Here Now Are Some Of The Best Stress Management Tips For Psoriasis
Stop Those Unhealthy Habits
Drinking alcohol, eating junk foods and smoking may all give you a temporary feeling of wellbeing, but these unhealthy habits will all make your psoriasis potentially a lot worse over time. Smoking can actually trigger a particular form of psoriasis called palmar plantar pustulosis. Alcohol has several bad effects, including slowing down your immune system, causing an increase in inflammation in addition to ing any preventing any of your medications from being as effective as they could be. on top of all this, these poor habits may well contribute to other medical problems that people with psoriasis are already at higher risk for, like depression, anxiety, allergies as well as other forms of auto immune disease and even cancer. Be sure to choose positive and health building stress management ideas that don’t come with a downside.
Don’t Treat Yourself, Work With A Health Care Professional
It is best that you and your health care professional work together to find the best possible psoriasis treatment plan to suit your needs. It is important to have confidence as well as faith in your practitioner so you won’t be jumping from one practitioner to another, or constantly wondering if there’s a better treatment option out there for you out there. If you’re following your naturopath or doctor’s instructions for managing your psoriasis symptoms and your personal plan simply isn’t working, then be sure to ask about trying a different treatment plan, or find a practitioner who is expert in your condition. . If you try new psoriasis treatments and they still don’t help, don’t be afraid to seek another opinion. Persistence breaks that psoriasis resistance!
Yoga And Tai Chi
Yoga is a discipline I call “meditation in motion”, it can lead to greater mental clarity, greater self-understanding, and a feeling of well being, along with improved physical fitness. Many people experience benefits not only because of the physical stretching and muscle strengthening but also because of the meditative state that is encouraged. Have you ever considered that regular Yoga or Tai Chi may have a positive effect on your skin? They are both wonderful and will add a whole new dimension to your life.
Meditation is another technique that will allow you to calm your mind and fight stress. Meditation has nothing to do with any religion or belief system, it is purely a simple technique that helps you relax your mind. There are many ways you can meditate, but the simplest way is to lie down on the ground, relax, close your eyes and breathe nice and slowly, yet deeply.
Meditating can help you to focus your thoughts on relaxing images or principles. Meditation is a very good way to clear your mind, as it slows down any racing thoughts and can help to relieve anxiety you may be experiencing. Why not give it a try yourself. All you need is 15 minutes of your time, just sit (or lie) comfortably on the floor, with your eyes closed or barely open and focus on your breathing.

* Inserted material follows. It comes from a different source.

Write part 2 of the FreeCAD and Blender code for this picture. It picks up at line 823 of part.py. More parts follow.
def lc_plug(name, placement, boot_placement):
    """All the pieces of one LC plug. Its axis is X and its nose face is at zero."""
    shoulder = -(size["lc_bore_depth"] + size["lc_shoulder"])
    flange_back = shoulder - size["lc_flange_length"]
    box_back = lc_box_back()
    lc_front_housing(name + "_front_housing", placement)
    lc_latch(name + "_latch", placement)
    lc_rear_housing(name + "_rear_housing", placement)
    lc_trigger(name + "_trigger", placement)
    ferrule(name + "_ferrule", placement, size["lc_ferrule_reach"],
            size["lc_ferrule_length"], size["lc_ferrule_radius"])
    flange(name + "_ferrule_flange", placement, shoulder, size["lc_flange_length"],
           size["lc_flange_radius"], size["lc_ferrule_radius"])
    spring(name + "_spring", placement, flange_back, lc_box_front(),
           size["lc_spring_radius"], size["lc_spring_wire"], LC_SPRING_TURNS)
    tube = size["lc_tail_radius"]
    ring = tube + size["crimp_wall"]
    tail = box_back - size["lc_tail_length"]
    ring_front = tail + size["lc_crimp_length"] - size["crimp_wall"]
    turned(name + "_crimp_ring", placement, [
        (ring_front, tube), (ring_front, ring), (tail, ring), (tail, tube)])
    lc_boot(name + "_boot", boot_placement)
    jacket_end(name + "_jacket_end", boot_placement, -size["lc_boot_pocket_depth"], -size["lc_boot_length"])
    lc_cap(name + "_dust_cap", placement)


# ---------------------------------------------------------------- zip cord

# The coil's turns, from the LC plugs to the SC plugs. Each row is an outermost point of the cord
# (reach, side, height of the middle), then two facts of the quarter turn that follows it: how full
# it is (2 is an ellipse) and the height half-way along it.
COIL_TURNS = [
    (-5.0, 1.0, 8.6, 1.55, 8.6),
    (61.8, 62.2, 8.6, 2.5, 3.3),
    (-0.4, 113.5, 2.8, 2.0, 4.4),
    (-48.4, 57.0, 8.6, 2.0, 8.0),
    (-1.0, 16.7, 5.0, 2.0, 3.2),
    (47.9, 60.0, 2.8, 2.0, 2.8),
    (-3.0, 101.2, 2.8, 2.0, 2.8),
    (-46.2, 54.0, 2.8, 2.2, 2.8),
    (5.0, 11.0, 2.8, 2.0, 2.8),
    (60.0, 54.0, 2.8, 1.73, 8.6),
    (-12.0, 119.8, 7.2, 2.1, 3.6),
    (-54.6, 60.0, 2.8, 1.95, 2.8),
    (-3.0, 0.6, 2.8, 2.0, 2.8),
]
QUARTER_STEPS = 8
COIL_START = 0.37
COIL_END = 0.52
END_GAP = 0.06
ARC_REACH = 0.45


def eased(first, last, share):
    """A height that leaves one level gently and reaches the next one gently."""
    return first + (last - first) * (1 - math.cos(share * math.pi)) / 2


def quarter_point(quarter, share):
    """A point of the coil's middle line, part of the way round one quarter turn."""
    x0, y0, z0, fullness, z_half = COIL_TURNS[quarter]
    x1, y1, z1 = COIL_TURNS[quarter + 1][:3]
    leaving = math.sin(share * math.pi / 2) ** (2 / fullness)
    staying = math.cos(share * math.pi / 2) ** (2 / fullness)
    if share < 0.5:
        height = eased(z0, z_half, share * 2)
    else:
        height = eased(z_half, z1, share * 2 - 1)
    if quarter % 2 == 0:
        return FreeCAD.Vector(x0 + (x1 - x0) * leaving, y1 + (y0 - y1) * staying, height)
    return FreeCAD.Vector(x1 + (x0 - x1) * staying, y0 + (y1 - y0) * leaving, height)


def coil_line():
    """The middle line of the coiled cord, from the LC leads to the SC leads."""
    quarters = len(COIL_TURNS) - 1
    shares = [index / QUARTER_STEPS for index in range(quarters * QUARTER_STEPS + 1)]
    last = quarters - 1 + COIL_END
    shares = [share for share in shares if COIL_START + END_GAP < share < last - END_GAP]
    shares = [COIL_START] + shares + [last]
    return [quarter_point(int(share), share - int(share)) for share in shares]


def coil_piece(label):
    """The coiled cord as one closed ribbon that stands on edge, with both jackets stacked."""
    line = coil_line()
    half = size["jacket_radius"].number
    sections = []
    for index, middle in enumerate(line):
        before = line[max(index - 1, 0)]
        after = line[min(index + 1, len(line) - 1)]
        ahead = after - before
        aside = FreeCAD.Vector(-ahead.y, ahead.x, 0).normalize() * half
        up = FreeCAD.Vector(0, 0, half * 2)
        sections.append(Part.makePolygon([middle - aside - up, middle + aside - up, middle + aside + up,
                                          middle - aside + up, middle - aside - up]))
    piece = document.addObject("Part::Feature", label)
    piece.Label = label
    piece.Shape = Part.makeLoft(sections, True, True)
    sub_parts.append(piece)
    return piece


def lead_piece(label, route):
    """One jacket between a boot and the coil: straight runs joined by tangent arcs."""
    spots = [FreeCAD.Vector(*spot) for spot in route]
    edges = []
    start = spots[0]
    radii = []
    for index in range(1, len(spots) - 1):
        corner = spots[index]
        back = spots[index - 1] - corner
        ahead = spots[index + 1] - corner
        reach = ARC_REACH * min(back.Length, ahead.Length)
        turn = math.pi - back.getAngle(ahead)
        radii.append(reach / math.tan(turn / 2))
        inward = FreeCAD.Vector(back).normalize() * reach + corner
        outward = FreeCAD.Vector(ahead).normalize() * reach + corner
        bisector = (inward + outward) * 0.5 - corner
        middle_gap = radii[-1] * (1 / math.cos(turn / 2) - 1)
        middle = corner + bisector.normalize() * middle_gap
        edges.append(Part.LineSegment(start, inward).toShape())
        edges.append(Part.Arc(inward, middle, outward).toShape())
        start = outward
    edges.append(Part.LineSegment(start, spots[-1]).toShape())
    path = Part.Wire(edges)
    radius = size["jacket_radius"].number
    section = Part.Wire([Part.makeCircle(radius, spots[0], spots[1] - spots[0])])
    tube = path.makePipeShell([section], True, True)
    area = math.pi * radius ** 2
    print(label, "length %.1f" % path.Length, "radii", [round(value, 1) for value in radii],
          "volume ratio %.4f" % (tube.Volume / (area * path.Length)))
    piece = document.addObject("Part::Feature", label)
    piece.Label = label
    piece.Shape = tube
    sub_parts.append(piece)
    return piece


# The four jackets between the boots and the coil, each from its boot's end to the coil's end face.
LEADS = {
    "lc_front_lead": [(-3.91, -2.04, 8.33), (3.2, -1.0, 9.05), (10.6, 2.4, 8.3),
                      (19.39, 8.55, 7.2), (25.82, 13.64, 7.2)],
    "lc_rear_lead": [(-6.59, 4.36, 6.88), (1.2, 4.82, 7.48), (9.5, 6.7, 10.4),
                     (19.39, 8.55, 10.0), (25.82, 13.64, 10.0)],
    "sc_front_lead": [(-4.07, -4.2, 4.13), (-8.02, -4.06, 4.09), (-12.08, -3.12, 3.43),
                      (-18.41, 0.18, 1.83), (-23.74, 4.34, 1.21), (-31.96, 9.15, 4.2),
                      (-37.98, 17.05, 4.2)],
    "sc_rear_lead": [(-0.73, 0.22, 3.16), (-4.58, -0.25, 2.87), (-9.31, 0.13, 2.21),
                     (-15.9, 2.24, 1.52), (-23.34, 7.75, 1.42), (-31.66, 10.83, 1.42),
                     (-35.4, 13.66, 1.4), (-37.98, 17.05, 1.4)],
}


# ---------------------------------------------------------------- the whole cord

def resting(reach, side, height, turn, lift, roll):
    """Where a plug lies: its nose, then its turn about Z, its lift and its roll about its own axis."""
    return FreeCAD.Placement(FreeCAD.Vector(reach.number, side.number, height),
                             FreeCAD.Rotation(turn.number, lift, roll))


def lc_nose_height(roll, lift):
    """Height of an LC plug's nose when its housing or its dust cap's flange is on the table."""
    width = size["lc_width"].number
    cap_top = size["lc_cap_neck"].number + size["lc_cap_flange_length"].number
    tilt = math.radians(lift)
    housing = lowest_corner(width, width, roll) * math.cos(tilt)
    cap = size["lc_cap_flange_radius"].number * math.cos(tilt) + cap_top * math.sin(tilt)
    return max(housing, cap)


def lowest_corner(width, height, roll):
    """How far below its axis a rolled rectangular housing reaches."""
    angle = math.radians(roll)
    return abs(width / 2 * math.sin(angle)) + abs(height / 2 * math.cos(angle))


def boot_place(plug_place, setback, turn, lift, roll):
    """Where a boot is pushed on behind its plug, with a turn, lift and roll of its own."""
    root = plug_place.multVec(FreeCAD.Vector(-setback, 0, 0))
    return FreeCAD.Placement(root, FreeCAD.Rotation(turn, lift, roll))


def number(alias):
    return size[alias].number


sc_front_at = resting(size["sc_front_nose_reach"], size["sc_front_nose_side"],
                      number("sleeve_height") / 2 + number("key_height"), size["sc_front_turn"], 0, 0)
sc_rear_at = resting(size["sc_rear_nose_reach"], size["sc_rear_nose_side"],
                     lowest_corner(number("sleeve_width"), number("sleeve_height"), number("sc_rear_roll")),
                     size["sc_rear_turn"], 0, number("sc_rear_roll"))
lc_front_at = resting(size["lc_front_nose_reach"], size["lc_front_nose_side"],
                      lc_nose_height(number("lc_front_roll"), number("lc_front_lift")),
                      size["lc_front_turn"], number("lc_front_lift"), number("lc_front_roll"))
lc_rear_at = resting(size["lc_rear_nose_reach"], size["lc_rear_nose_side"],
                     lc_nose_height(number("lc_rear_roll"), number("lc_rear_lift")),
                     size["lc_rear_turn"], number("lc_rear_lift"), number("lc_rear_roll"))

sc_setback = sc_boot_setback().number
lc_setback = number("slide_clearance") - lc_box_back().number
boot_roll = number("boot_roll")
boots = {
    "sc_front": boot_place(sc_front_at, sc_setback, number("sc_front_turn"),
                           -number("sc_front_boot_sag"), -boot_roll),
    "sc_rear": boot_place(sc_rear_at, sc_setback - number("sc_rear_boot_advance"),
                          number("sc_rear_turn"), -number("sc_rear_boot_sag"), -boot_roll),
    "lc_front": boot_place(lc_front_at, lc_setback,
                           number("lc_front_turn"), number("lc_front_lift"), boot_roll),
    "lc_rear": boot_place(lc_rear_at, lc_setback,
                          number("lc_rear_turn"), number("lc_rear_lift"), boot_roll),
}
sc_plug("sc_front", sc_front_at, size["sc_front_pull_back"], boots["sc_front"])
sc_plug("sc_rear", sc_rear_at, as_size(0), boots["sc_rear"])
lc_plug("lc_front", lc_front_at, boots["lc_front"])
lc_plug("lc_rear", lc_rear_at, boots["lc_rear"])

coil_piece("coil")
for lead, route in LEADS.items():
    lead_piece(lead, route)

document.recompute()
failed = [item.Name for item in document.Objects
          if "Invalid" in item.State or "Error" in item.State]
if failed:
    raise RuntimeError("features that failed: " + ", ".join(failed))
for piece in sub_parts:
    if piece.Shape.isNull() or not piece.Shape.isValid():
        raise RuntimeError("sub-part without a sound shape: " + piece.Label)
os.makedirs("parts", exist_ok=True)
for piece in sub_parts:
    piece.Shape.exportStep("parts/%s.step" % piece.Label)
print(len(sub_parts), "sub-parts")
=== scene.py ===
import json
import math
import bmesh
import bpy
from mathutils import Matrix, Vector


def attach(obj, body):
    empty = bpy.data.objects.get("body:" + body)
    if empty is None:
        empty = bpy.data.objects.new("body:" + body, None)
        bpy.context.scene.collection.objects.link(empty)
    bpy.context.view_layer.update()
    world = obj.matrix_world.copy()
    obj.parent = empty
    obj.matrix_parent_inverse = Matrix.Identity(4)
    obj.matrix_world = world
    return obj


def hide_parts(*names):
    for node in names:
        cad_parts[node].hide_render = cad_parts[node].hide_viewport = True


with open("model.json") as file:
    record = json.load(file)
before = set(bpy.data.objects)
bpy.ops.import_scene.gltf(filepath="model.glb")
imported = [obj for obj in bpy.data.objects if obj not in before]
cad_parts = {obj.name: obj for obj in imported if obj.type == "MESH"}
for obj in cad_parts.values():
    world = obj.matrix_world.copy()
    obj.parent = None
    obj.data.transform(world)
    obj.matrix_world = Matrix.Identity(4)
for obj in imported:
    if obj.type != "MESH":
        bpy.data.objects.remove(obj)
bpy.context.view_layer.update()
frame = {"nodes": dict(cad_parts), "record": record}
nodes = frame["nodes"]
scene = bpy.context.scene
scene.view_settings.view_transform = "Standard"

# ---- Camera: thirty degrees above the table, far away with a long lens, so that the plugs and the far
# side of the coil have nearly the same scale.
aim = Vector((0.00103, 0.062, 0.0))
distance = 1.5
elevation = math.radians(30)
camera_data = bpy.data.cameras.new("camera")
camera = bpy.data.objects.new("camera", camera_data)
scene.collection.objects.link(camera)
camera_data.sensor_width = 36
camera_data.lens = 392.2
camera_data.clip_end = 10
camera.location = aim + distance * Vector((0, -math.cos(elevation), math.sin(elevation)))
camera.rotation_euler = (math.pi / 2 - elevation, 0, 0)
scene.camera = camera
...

Meditation has been shown in a 1991 study to have a most positive effect on reducing the skin aggravations as well as the duration of skin lesions in those with psoriasis. It can also help you to examine your daily life and determine what activities are contributing to your stress.
- Kabat-Zinn J, Wheeler E, Light T, et al. Influence of a mindfulness meditation-based stress reduction intervention on rates of skin clearing in patients with moderate to severe psoriasis undergoing phototherapy (UVB) and photochemotherapy (PUVA). Psychosom Med 60(5):625–32 (1998 Sep-Oct).
- Evers AW, Verhoeven EW, Kraaimaat FW, et al. How stress gets under the skin: cortisol and stress reactivity in psoriasis. Br J Dermatol 163(5):986–91 (2010 Nov).